[Source data]
----
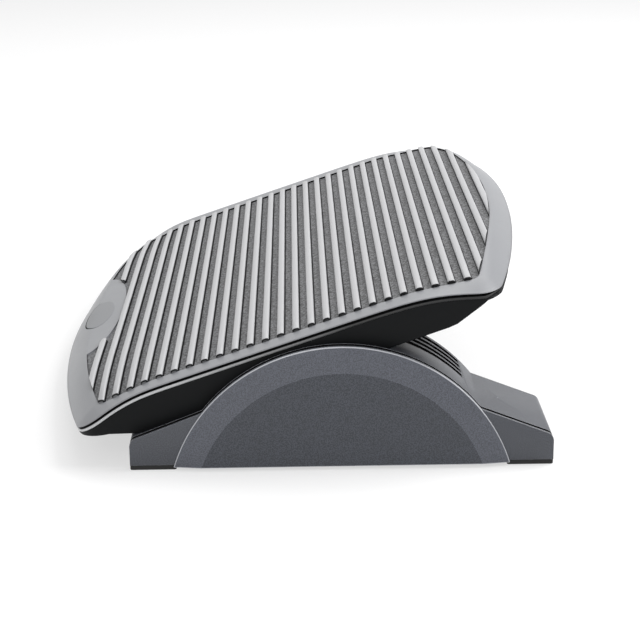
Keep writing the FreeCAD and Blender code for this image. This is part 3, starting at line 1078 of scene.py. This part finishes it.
    def build_oval(self) -> list[bpy.types.Object]:
        """Makes the bare oval insert and the dark gap on one side of it, a black disc under the
        shifted insert as painted shadow.

        Returns:
            The gap and the insert.
        """
        half = (self.oval_half_length, self.oval_half_width)
        gap = self._draped_oval("oval_shade_gap", half, self.oval_y, self.shade_gap_proud,
                                self.finishes.groove)
        half = (half[0] - self.oval_gap, half[1] - self.oval_gap)
        insert = self._draped_oval("oval_insert", half, self.oval_y + self.oval_shift,
                                   self.insert_proud, self.finishes.oval)
        return [gap, insert]

    def _rib_section(self) -> list[tuple[float, float]]:
        """A rib's section, with its narrow foot strip of painted shade and its rounded top.

        Returns:
            The section's Y and Z, from one foot over the top to the other.
        """
        valley = self.shape.height - self.pocket
        top = self.shape.height + self.rib_proud
        half = self.rib_width / 2
        right = [(half + self.foot_strip, valley - self.rib_sink),
                 (half + self.foot_strip, valley + self.foot_strip_low),
                 (half, valley + self.foot_strip_high)]
        for turn in self.rib_turns:
            angle = math.radians(turn)
            right.append((half * math.cos(angle) ** (2 / self.rib_curve), top - self.rib_round
                          + self.rib_round * math.sin(angle) ** (2 / self.rib_curve)))
        return right + [(-y, z) for y, z in reversed(right)]

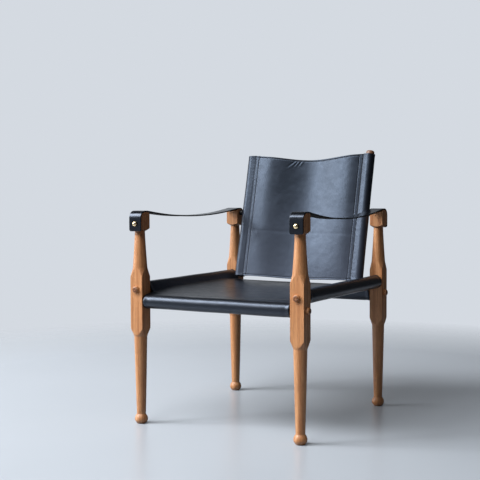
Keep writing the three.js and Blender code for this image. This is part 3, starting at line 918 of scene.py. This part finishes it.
----
Stated problem> Repeat every entry exactly, please.

Expected answer>
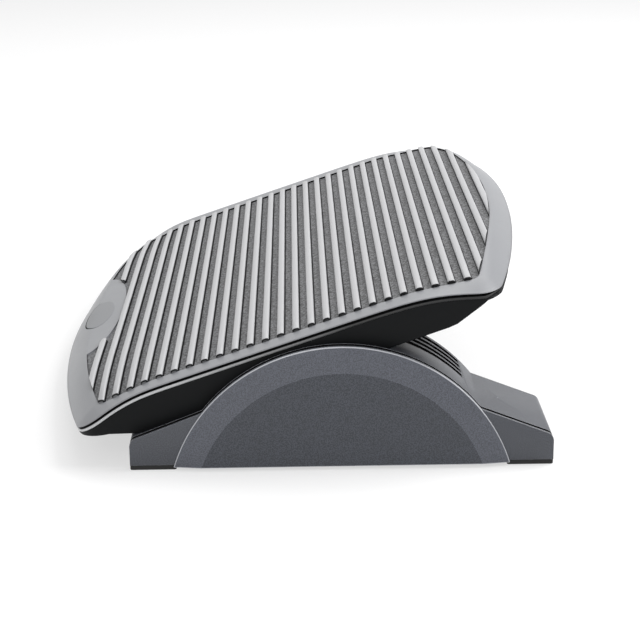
Keep writing the FreeCAD and Blender code for this image. This is part 3, starting at line 1078 of scene.py. This part finishes it.
    def build_oval(self) -> list[bpy.types.Object]:
        """Makes the bare oval insert and the dark gap on one side of it, a black disc under the
        shifted insert as painted shadow.

        Returns:
            The gap and the insert.
        """
        half = (self.oval_half_length, self.oval_half_width)
        gap = self._draped_oval("oval_shade_gap", half, self.oval_y, self.shade_gap_proud,
                                self.finishes.groove)
        half = (half[0] - self.oval_gap, half[1] - self.oval_gap)
        insert = self._draped_oval("oval_insert", half, self.oval_y + self.oval_shift,
                                   self.insert_proud, self.finishes.oval)
        return [gap, insert]

    def _rib_section(self) -> list[tuple[float, float]]:
        """A rib's section, with its narrow foot strip of painted shade and its rounded top.

        Returns:
            The section's Y and Z, from one foot over the top to the other.
        """
        valley = self.shape.height - self.pocket
        top = self.shape.height + self.rib_proud
        half = self.rib_width / 2
        right = [(half + self.foot_strip, valley - self.rib_sink),
                 (half + self.foot_strip, valley + self.foot_strip_low),
                 (half, valley + self.foot_strip_high)]
        for turn in self.rib_turns:
            angle = math.radians(turn)
            right.append((half * math.cos(angle) ** (2 / self.rib_curve), top - self.rib_round
                          + self.rib_round * math.sin(angle) ** (2 / self.rib_curve)))
        return right + [(-y, z) for y, z in reversed(right)]

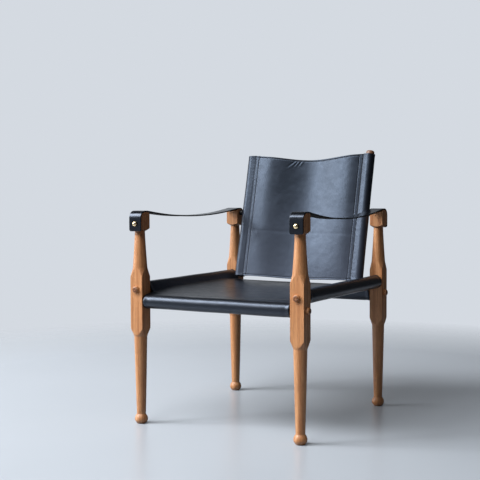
Keep writing the three.js and Blender code for this image. This is part 3, starting at line 918 of scene.py. This part finishes it.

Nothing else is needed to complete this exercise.